In 2024, Tether reorganized into four distinct divisions: Finance, Data, Power, and Edu, highlighting its ambition to evolve beyond digital token issuance. The company now invests in AI and data ventures, energy infrastructure, and educational initiatives.
Its energy arm has partnered with Volcano Energy in El Salvador, backing a 241-megawatt wind and solar facility intended to power one of the world’s largest Bitcoin mining operations. The move highlights Tether’s growing focus on operational resilience and blockchain infrastructure.
The company is also preparing to enter the regulated U.S. market through USAT, a proposed dollar-pegged token to be issued via Anchorage Digital Bank. If approved, it would mark Tether’s first onshore, fully regulated dollar product—complementing the offshore USDT that dominates global markets.
Despite the comparisons, Tether is not a central bank in the traditional sense. It operates with no public charter, offers no lender-of-last-resort functions, and has no government backing. Its transparency practices also fall short of full auditing standards, relying instead on quarterly attestations from third parties.
The firm has long promised an independent audit and claims to be in discussions with a Big Four accounting firm, but no such audit has yet been published.
Critics also point to its history of secured loans, a controversial asset category that has periodically reappeared despite prior commitments to eliminate it. These exposures highlight how Tether’s financial stability still depends on private banking partners and custodians, not sovereign guarantees.
Meanwhile, its “policy actions,” such as freezing funds linked to illicit activity, are primarily compliance-driven interventions, not macroeconomic tools. Still, they reinforce the company’s influence over the flow of digital dollars across multiple blockchains.
In effect, Tether now sits at the intersection of crypto and traditional finance: issuing digital dollars, investing in government debt, and steering market liquidity.
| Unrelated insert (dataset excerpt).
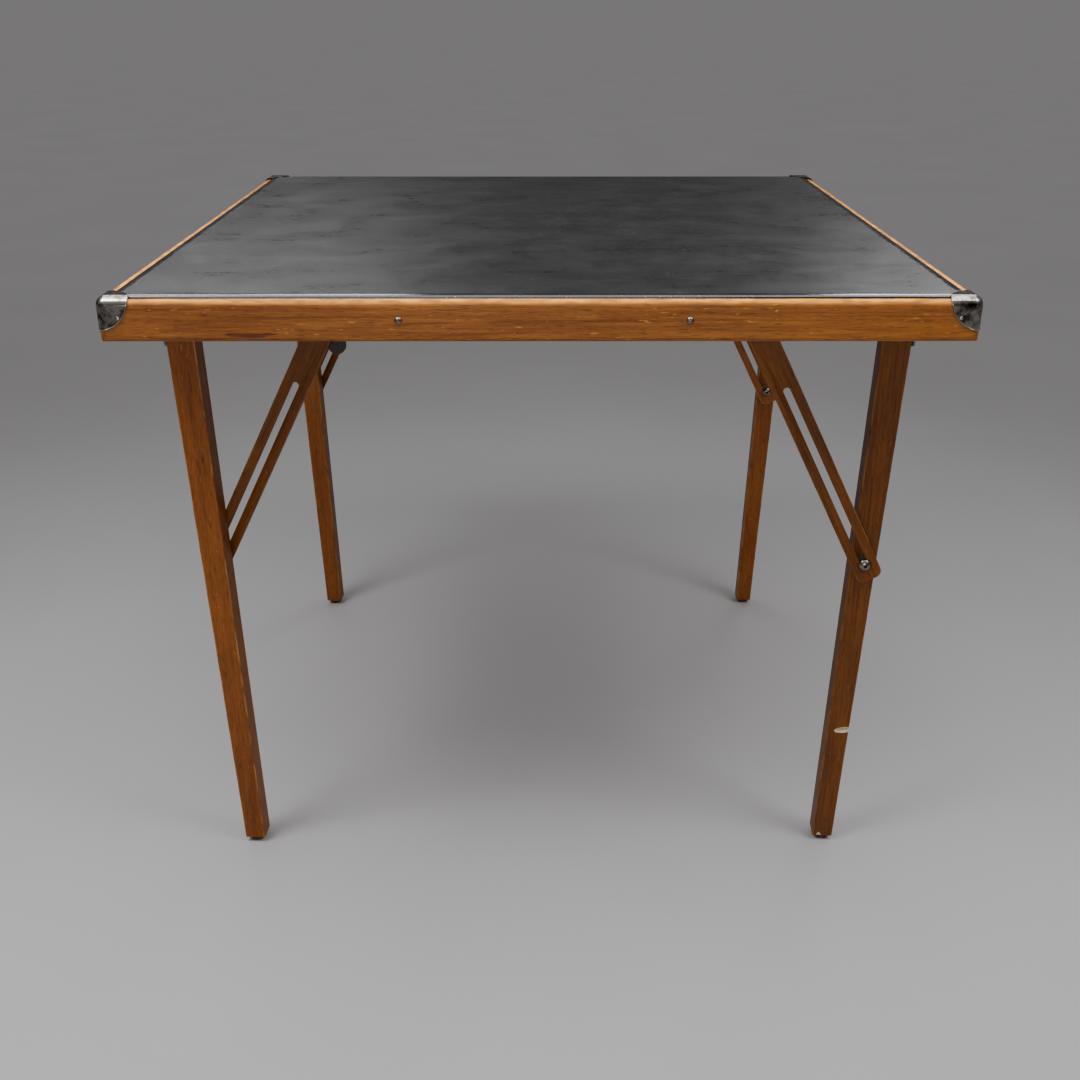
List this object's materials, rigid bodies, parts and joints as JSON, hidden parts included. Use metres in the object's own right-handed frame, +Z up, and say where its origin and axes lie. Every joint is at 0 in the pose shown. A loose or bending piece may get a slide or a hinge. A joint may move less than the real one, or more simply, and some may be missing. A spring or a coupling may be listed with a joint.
{
  "type": "folding card table",
  "caption": "Square folding card table: black leathercloth top in a wooden frame with metal corner caps, tapered folding legs and slotted wooden braces.",
  "frame": {"origin": "on the floor under the middle of the top", "axes": "+Z up, -Y towards the front rail that the picture shows, +X to the viewer's right"},
  "size_m": [0.8668, 0.8688, 0.7118],
  "materials": {
    "leathercloth": "semi-gloss coated cloth",
    "rail_wood": "varnished, worn at the edges",
    "leg_wood": "varnished, darker and redder than the rails",
    "brace_wood": "varnished, worn at the edges",
    "hidden_wood": "bare",
    "nickel": "dulled nickel plate",
    "steel": "dull plated steel",
    "bracket_steel": "dull pressed steel",
    "dark_steel": "blackened",
    "glide": "dark reddish brown"
  },
  "bodies": {
    "tabletop": {"top_board": "hidden_wood", "top_cover": "leathercloth", "rail_front": "rail_wood", "rail_right": "rail_wood", "rail_back": "rail_wood", "rail_left": "rail_wood", "corner_cap_front_left": "nickel", "corner_cap_front_right": "nickel", "corner_cap_back_right": "nickel", "corner_cap_back_left": "nickel", "cap_nails": "nickel", "batten_left": "hidden_wood", "batten_right": "hidden_wood", "corner_blocks": "hidden_wood", "rail_screws": "nickel", "bracket_screws": "steel", "hanger_screws": "steel", "leg_pivot_bolts": "steel", "brace_pivot_bolts": "steel", "leg_bracket_front_left": "bracket_steel", "hinge_block_front_left": "hidden_wood", "brace_hanger_front_left": "dark_steel", "leg_bracket_front_right": "bracket_steel", "hinge_block_front_right": "hidden_wood", "brace_hanger_front_right": "dark_steel", "leg_bracket_back_left": "bracket_steel", "hinge_block_back_left": "hidden_wood", "brace_hanger_back_left": "dark_steel", "leg_bracket_back_right": "bracket_steel", "hinge_block_back_right": "hidden_wood", "brace_hanger_back_right": "dark_steel"},
    "front_left_leg": {"leg_front_left": "leg_wood", "glide_front_left": "glide"},
    "front_left_brace": {"brace_front_left": "brace_wood"},
    "front_left_slider": {"slot_screw_front_left": "steel", "slot_washer_front_left": "steel"},
    "front_right_leg": {"leg_front_right": "leg_wood", "glide_front_right": "glide"},
    "front_right_brace": {"brace_front_right": "brace_wood"},
    "front_right_slider": {"slot_screw_front_right": "steel", "slot_washer_front_right": "steel"},
    "back_left_leg": {"leg_back_left": "leg_wood", "glide_back_left": "glide"},
    "back_left_brace": {"brace_back_left": "brace_wood"},
    "back_left_slider": {"slot_screw_back_left": "steel", "slot_washer_back_left": "steel"},
    "back_right_leg": {"leg_back_right": "leg_wood", "glide_back_right": "glide"},
    "back_right_brace": {"brace_back_right": "brace_wood"},
    "back_right_slider": {"slot_screw_back_right": "steel", "slot_washer_back_right": "steel"}
  },
  "joints": [
    {"name": "front_left_leg_fold", "type": "hinge", "parent": "tabletop", "child": "front_left_leg", "pos_m": [-0.379, -0.331, 0.682], "axis": [-0.0615, -0.9981, 0], "range_deg": [0, 88.15]},
    {"name": "front_left_brace_swing", "type": "hinge", "parent": "tabletop", "child": "front_left_brace", "pos_m": [-0.21821, -0.32317, 0.682], "axis": [-0.0615, -0.9981, 0], "range_deg": [0, 117.05]},
    {"name": "front_left_screw_slide", "type": "slide", "parent": "front_left_brace", "child": "front_left_slider", "axis": [0.4537, -0.0279, 0.8907], "range_m": [0, 0.19604]},
    {"name": "front_right_leg_fold", "type": "hinge", "parent": "tabletop", "child": "front_right_leg", "pos_m": [0.379, -0.331, 0.682], "axis": [0.0615, 0.9981, 0], "range_deg": [0, 88.15]},
    {"name": "front_right_brace_swing", "type": "hinge", "parent": "tabletop", "child": "front_right_brace", "pos_m": [0.21821, -0.33883, 0.682], "axis": [0.0615, 0.9981, 0], "range_deg": [0, 117.05]},
    {"name": "front_right_screw_slide", "type": "slide", "parent": "front_right_brace", "child": "front_right_slider", "axis": [-0.4537, 0.0279, 0.8907], "range_m": [0, 0.19604]},
    {"name": "back_left_leg_fold", "type": "hinge", "parent": "tabletop", "child": "back_left_leg", "pos_m": [-0.379, 0.331, 0.682], "axis": [-0.0615, -0.9981, 0], "range_deg": [0, 88.15]},
    {"name": "back_left_brace_swing", "type": "hinge", "parent": "tabletop", "child": "back_left_brace", "pos_m": [-0.21821, 0.33883, 0.682], "axis": [-0.0615, -0.9981, 0], "range_deg": [0, 117.05]},
    {"name": "back_left_screw_slide", "type": "slide", "parent": "back_left_brace", "child": "back_left_slider", "axis": [0.4537, -0.0279, 0.8907], "range_m": [0, 0.19604]},
    {"name": "back_right_leg_fold", "type": "hinge", "parent": "tabletop", "child": "back_right_leg", "pos_m": [0.379, 0.331, 0.682], "axis": [0.0615, 0.9981, 0], "range_deg": [0, 88.15]},
    {"name": "back_right_brace_swing", "type": "hinge", "parent": "tabletop", "child": "back_right_brace", "pos_m": [0.21821, 0.32317, 0.682], "axis": [0.0615, 0.9981, 0], "range_deg": [0, 117.05]},
    {"name": "back_right_screw_slide", "type": "slide", "parent": "back_right_brace", "child": "back_right_slider", "axis": [-0.4537, 0.0279, 0.8907], "range_m": [0, 0.19604]}
  ],
  "couplings": [
    {"joint": "front_left_brace_swing", "follows": "front_left_leg_fold", "ratio": 1.3277},
    {"joint": "front_left_screw_slide", "follows": "front_left_leg_fold", "m_per_rad": 0.12741},
    {"joint": "front_right_brace_swing", "follows": "front_right_leg_fold", "ratio": 1.3277},
    {"joint": "front_right_screw_slide", "follows": "front_right_leg_fold", "m_per_rad": 0.12741},
    {"joint": "back_left_brace_swing", "follows": "back_left_leg_fold", "ratio": 1.3277},
    {"joint": "back_left_screw_slide", "follows": "back_left_leg_fold", "m_per_rad": 0.12741},
    {"joint": "back_right_brace_swing", "follows": "back_right_leg_fold", "ratio": 1.3277},
    {"joint": "back_right_screw_slide", "follows": "back_right_leg_fold", "m_per_rad": 0.12741}
  ]
}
It functions as a private, profit-driven institution that performs several roles once confined to central banks, just without the oversight or public mandate.
As the company continues to expand, analysts are watching five critical indicators:
reserve composition, profitability, redemption activity, audit progress, and the rollout of USAT.
Whether Tether ultimately evolves into a regulated financial entity, or remains a decentralized, private liquidity engine, will shape not only the stablecoin market but also the broader relationship between crypto and the global dollar system.